## WRITTEN REQUEST
Every line from the first one to the line containing "sizes in millimetres." should be echoed exactly; leave out the rest.
+++
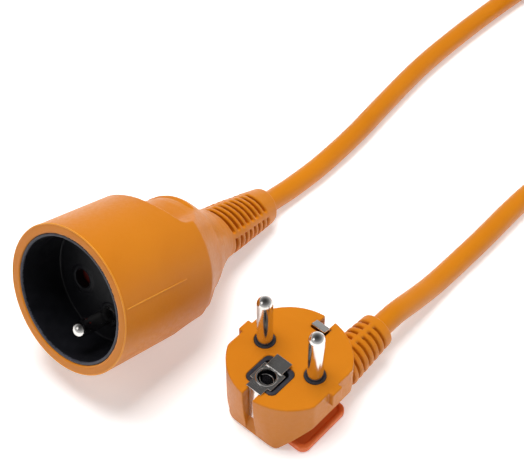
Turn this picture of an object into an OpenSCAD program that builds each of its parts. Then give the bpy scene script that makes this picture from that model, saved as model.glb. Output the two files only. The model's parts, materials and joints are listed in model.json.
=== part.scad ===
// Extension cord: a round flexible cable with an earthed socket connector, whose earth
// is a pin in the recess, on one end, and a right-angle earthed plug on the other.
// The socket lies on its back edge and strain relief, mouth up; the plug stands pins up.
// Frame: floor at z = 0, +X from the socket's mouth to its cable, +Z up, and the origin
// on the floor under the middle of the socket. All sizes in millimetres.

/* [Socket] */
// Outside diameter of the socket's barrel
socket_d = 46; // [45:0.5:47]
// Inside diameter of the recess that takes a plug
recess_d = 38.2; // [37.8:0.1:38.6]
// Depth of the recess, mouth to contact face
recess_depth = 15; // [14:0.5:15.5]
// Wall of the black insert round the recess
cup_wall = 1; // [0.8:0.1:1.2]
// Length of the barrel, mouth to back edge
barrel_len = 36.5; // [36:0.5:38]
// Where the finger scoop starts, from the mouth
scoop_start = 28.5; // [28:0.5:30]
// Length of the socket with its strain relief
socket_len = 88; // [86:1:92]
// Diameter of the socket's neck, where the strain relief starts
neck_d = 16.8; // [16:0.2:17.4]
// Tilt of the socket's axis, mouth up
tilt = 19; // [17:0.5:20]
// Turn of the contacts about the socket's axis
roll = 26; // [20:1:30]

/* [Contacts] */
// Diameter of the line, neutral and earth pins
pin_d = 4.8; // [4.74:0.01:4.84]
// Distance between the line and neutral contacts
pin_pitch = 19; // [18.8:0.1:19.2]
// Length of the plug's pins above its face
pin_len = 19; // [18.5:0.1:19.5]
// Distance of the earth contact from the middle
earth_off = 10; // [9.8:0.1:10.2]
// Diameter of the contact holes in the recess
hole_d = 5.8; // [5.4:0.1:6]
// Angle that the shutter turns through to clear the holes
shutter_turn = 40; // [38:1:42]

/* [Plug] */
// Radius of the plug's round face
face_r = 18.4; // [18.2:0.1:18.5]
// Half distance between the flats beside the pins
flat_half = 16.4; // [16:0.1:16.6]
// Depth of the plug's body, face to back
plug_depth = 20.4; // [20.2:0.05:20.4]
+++
## FINISHED EXERCISE
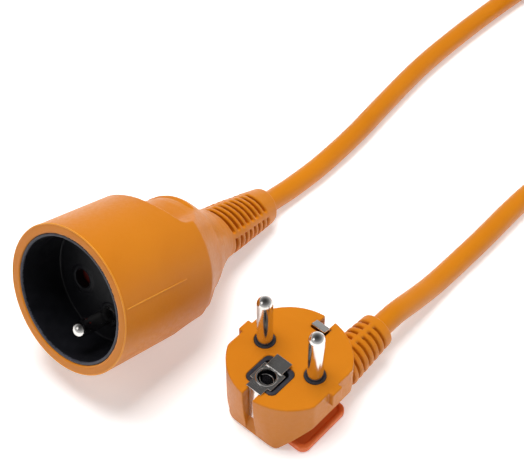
Turn this picture of an object into an OpenSCAD program that builds each of its parts. Then give the bpy scene script that makes this picture from that model, saved as model.glb. Output the two files only. The model's parts, materials and joints are listed in model.json.
=== part.scad ===
// Extension cord: a round flexible cable with an earthed socket connector, whose earth
// is a pin in the recess, on one end, and a right-angle earthed plug on the other.
// The socket lies on its back edge and strain relief, mouth up; the plug stands pins up.
// Frame: floor at z = 0, +X from the socket's mouth to its cable, +Z up, and the origin
// on the floor under the middle of the socket. All sizes in millimetres.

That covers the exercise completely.